SUPPLIED INFORMATION
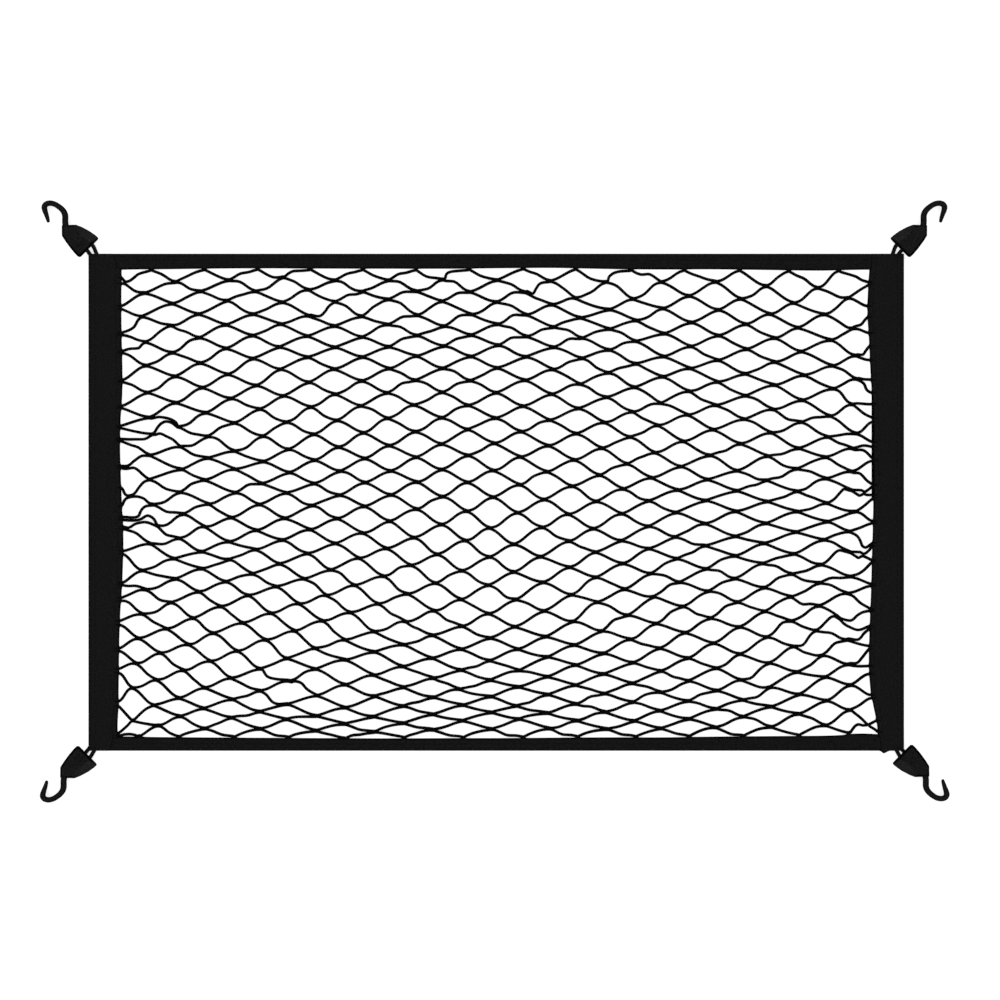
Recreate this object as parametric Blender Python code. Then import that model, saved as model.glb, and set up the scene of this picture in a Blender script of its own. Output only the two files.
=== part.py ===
"""Cargo net, laid flat: an elastic diamond net in a frame of four bands,
with a moulded hook on a cord loop at each corner.

Units in the tables are millimetres. +X runs along the long side, +Y towards the
top edge and +Z up from the surface that the net lies on. The origin is on that
surface, in the middle of the part's outline.
"""

import math

import bmesh
import bpy
from mathutils import Vector

MM = 0.001
GAP = 0.3  # between pieces that touch on the real thing

# The four bands, seen from above.
FRAME_LEFT = -406.0
FRAME_RIGHT = 408.6
FRAME_TOP = 246.4
FRAME_BOTTOM = -248.9
TOP_BAND_WIDTH = 14.0
BOTTOM_BAND_WIDTH = 12.4
SIDE_BAND_THICK = 3.0
CROSS_BAND_THICK = 2.6
BAND_EDGE_ROUND = 0.6
BAND_EDGE_STEPS = 2
# Where the cross bands end against the side bands: x at the frame's outer edge and at its inner edge.
TOP_SEAM_LEFT = (-381.0, -379.0)
TOP_SEAM_RIGHT = (377.5, 376.5)
BOTTOM_SEAM_LEFT = (-385.0, -381.3)
BOTTOM_SEAM_RIGHT = (386.5, 384.0)

# How wide each side band is down its length. The elastic draws in unevenly.
#        height  left   right
BAND_WIDTHS = (
    (232.0, 31.6, 33.6),
    (190.0, 31.3, 35.5),
    (150.0, 32.0, 33.3),
    (110.0, 32.2, 31.4),
    (60.0, 30.0, 30.0),
    (10.0, 31.2, 29.7),
    (-40.0, 33.2, 30.5),
    (-85.0, 32.0, 31.8),
    (-125.0, 30.0, 33.4),
    (-165.0, 28.8, 34.0),
    (-205.0, 28.5, 29.6),
    (-236.0, 28.5, 24.8),
)

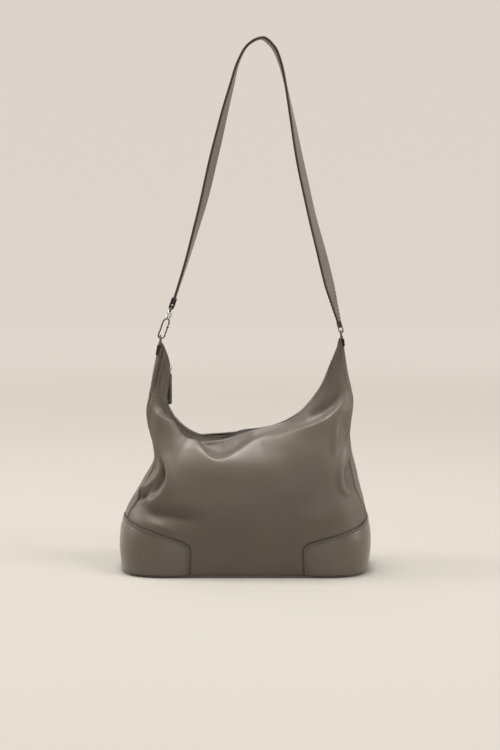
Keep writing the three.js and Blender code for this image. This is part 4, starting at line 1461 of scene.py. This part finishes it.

WRITTEN REQUEST
Restate the listing above word for word.

EXERCISE SOLUTION
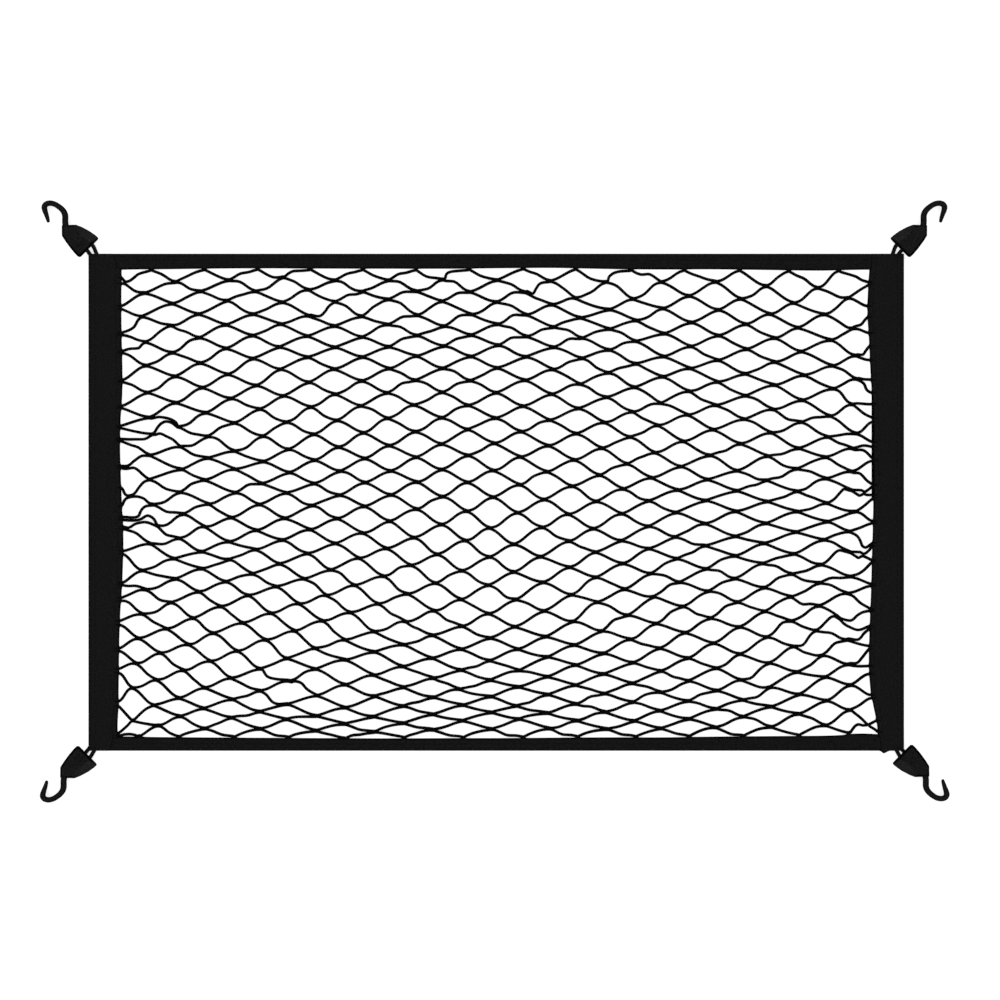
Recreate this object as parametric Blender Python code. Then import that model, saved as model.glb, and set up the scene of this picture in a Blender script of its own. Output only the two files.
=== part.py ===
"""Cargo net, laid flat: an elastic diamond net in a frame of four bands,
with a moulded hook on a cord loop at each corner.

Units in the tables are millimetres. +X runs along the long side, +Y towards the
top edge and +Z up from the surface that the net lies on. The origin is on that
surface, in the middle of the part's outline.
"""

import math

import bmesh
import bpy
from mathutils import Vector

MM = 0.001
GAP = 0.3  # between pieces that touch on the real thing

# The four bands, seen from above.
FRAME_LEFT = -406.0
FRAME_RIGHT = 408.6
FRAME_TOP = 246.4
FRAME_BOTTOM = -248.9
TOP_BAND_WIDTH = 14.0
BOTTOM_BAND_WIDTH = 12.4
SIDE_BAND_THICK = 3.0
CROSS_BAND_THICK = 2.6
BAND_EDGE_ROUND = 0.6
BAND_EDGE_STEPS = 2
# Where the cross bands end against the side bands: x at the frame's outer edge and at its inner edge.
TOP_SEAM_LEFT = (-381.0, -379.0)
TOP_SEAM_RIGHT = (377.5, 376.5)
BOTTOM_SEAM_LEFT = (-385.0, -381.3)
BOTTOM_SEAM_RIGHT = (386.5, 384.0)

# How wide each side band is down its length. The elastic draws in unevenly.
#        height  left   right
BAND_WIDTHS = (
    (232.0, 31.6, 33.6),
    (190.0, 31.3, 35.5),
    (150.0, 32.0, 33.3),
    (110.0, 32.2, 31.4),
    (60.0, 30.0, 30.0),
    (10.0, 31.2, 29.7),
    (-40.0, 33.2, 30.5),
    (-85.0, 32.0, 31.8),
    (-125.0, 30.0, 33.4),
    (-165.0, 28.8, 34.0),
    (-205.0, 28.5, 29.6),
    (-236.0, 28.5, 24.8),
)

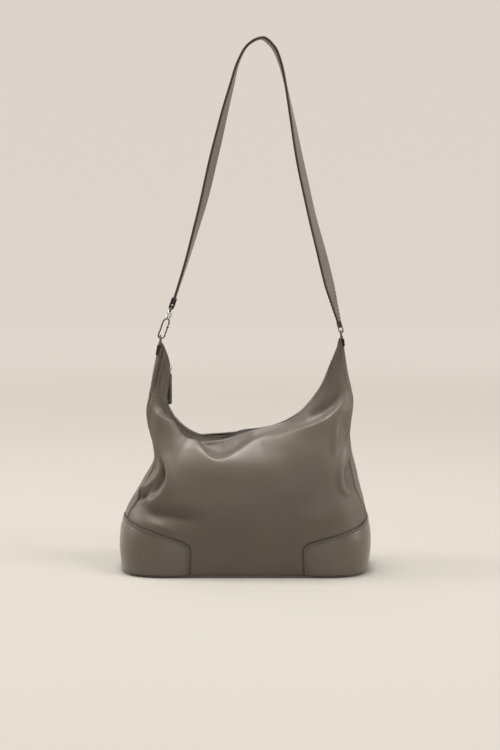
Keep writing the three.js and Blender code for this image. This is part 4, starting at line 1461 of scene.py. This part finishes it.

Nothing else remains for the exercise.